Babar, time and again, has shown his penchant and willingness to learn and pick up things from the very best. Right now, he and Pakistan would benefit from taking a leaf out of India’s book by experimenting incessantly in order to find answers. 

Pakistan have enviable pace depth, but endurance needs to be monitored

For all the talk about how Pakistan might suffer due to inexperience in the pace department, it was the Men in Green’s young speedsters that kept them in the contest and made a match out of nothing. 

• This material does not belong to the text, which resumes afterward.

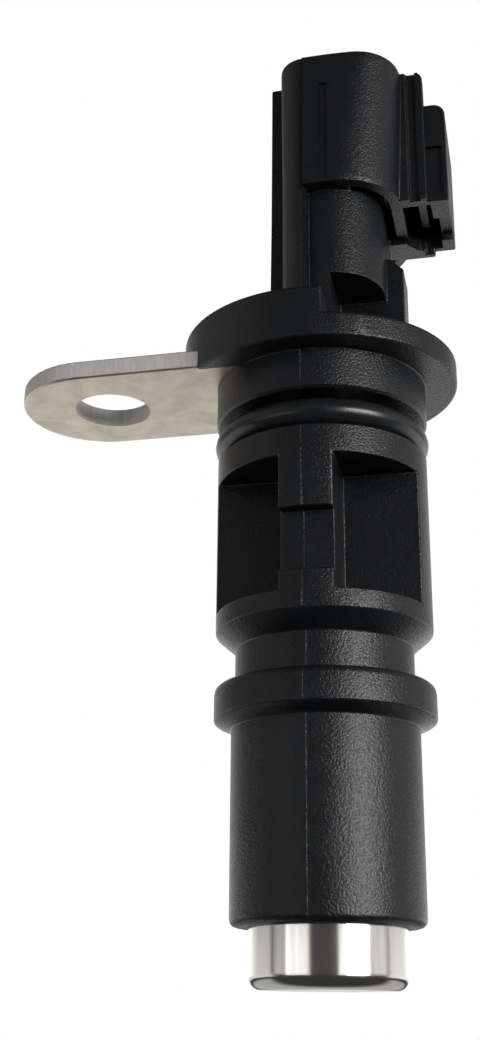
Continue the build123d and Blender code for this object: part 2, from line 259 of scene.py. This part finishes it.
# %% Finishes of the inner pieces
def grained(name, dark, pale, grain_mm, gloss_range, bump_mm, metallic=0.0):
    """A material whose tone, gloss and bump follow one grain."""
    material, tree = new_material(name)
    place = add_node(tree, "ShaderNodeTexCoord").outputs["Object"]
    grain = add_node(tree, "ShaderNodeTexNoise",
                     {"Vector": place, "Scale": per_metre(grain_mm), "Detail": 3.0,
                      "Roughness": 0.6})
    tone = add_node(tree, "ShaderNodeValToRGB", {"Fac": grain.outputs["Fac"]})
    tone.color_ramp.elements[0].position = 0.3
    tone.color_ramp.elements[0].color = linear(dark)
    tone.color_ramp.elements[1].position = 0.7
    tone.color_ramp.elements[1].color = linear(pale)
    gloss = add_node(tree, "ShaderNodeMapRange",
                     {"Value": grain.outputs["Fac"], "From Min": 0.3, "From Max": 0.7,
                      "To Min": gloss_range[0], "To Max": gloss_range[1]})
    bump = add_node(tree, "ShaderNodeBump",
                    {"Height": grain.outputs["Fac"], "Strength": 0.4, "Distance": bump_mm * MM})
    skin = add_node(tree, "ShaderNodeBsdfPrincipled",
                    {"Base Color": tone.outputs["Color"], "Metallic": metallic,
                     "Roughness": gloss.outputs["Result"], "Normal": bump.outputs["Normal"]})
    add_node(tree, "ShaderNodeOutputMaterial", {"Surface": skin.outputs["BSDF"]})
    return material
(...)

Naseem Shah on debut bowled a dream first spell in which he removed KL Rahul for a golden duck, and then immediately drew the outside edge of Virat Kohli that, to his dismay, was put down. In the same spell, he also beat the bat of both Kohli and Rohit several times, making the white kookaburra talk under lights, at one point making Pakistan forget about the absence of Shaheen Shah Afridi.

Naseem was complimented perfectly by young Shahnawaz Dahani who, despite going wicketless, gave the Indian batters a run for their money. He, too, like Naseem, was high on pace and beat the outside edge of the Indian batters on multiple occasions, making for many heart-stopping moments. 

That Pakistan were able to dominate the Indian batters this way in the absence of spearhead Shaheen speaks volumes of the strength in depth they currently have in the pace department. Naseem, Dahani and Haris Rauf played tonight, but it is worth remembering that they still have the impressive Mohammad Hasnain waiting on the bench. Mohammad Wasim Jr is currently on the sidelines but he, too, is someone with a similar skill set that, on his day, can breathe fire. 

That being said, on the back of Sunday’s showing, one thing that should concern the Pakistan management is their pacers’ endurance and fitness levels. Both Rauf and Naseem went down with cramps and the latter’s drop in fitness ultimately made things far easier for the Indian batters.